Barnstorming with bug biology, and allaying the fear factor
OSU’s Insect Adventure brings the fascinating world of entomology to the public
What bugs Andrine Shufran?
It’s no small gripe, actually—even if the creatures in question are.
“Insects and all of their relatives, the arthropods, are the largest group of animals on planet Earth. If you took all the animals in the world and put them into a big pie, 85 percent of that pie would be bugs,” says Dr. Shufran, who operates Oklahoma State University’s Insect Adventure program in Stillwater.
“It’s also the group of animals with the most integral connections to life on Earth. We’re talking pollination, decomposition, and acting as the basis of the food chain,” she adds.
“And yet, most people have a relatively negative impression of this group of animals, based on misconceptions that they are unsafe, filthy, dangerous, or even deadly.”
Insect Adventure is the only educational program of its kind in the state, and Dr. Shufran—an entomologist who first stepped on the OSU campus in 2003—has operated the program since its inception in 2008.
Dr.

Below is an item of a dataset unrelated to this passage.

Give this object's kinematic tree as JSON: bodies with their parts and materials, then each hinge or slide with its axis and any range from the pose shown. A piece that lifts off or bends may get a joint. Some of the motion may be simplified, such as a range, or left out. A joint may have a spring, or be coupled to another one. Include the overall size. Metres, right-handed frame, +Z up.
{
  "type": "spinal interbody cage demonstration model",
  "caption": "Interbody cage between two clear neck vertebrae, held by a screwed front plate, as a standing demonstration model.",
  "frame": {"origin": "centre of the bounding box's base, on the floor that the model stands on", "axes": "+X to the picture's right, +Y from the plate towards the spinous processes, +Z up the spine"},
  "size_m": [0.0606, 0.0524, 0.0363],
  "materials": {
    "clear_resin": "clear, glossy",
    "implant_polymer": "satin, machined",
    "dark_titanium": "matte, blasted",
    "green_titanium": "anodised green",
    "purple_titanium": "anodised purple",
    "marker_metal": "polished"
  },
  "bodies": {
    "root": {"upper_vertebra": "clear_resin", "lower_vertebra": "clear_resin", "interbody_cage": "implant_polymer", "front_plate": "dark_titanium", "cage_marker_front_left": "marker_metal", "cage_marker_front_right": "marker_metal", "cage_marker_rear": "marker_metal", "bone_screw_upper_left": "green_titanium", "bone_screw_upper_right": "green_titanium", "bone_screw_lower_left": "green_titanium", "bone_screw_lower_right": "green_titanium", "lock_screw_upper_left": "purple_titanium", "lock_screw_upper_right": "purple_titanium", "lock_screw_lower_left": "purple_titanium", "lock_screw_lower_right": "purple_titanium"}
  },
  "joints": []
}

Shufran makes more than 500 presentations a year, along with a healthy assortment of her six- and eight-legged friends, both on and off campus—traveling to school classrooms, county fairs, home and garden shows, 4-H gatherings, day-care centers, corporations and nursing homes across Oklahoma and beyond.
With this menagerie of spiders, walking sticks, beetles, scorpions and millipedes, Dr. Shufran allays fears about insects—while, at the same time, boosting scientific literacy and understanding of biology.

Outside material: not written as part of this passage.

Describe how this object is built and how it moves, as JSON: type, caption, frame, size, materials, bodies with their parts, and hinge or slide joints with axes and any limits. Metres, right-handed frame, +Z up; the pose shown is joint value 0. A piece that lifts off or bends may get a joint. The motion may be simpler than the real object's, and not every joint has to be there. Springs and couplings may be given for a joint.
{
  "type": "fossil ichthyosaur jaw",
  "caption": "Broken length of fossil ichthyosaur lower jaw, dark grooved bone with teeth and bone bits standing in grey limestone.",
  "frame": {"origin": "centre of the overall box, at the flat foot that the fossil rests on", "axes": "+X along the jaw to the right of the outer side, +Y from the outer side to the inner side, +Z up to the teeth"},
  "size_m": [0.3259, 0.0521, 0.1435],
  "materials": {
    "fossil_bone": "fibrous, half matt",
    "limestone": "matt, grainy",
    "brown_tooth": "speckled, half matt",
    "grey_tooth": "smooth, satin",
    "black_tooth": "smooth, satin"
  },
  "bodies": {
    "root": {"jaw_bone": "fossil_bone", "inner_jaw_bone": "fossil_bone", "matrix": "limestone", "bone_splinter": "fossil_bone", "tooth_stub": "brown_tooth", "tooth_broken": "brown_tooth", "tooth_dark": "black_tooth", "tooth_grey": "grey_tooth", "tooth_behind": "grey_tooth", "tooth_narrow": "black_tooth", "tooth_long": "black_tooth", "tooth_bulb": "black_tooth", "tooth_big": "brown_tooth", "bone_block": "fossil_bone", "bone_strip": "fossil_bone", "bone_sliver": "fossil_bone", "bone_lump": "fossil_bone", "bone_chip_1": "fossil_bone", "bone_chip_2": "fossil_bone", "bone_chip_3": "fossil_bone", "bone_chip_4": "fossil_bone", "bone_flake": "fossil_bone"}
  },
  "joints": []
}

“We have about 80 species total, and I’ve got four students who work for me, taking care of the insects’ care, cleaning, husbandry and feeding,” she says. “As for the audience, you name it and we adapt it.”
Enbridge is committed to making life better in the communities where we live and work. In 2016, we invested more than $13.4 million in community-strengthening initiatives across North America—just under $100,000 of that in Oklahoma—and we also made a recent $1,000 grant to OSU’s Insect Adventure program.
“We move our audiences past the fear factor and help them discover the fascinating biology of these animals,” says Dr. Shufran. “It’s educational but it’s also experiential. I think I have the best job in the whole world.”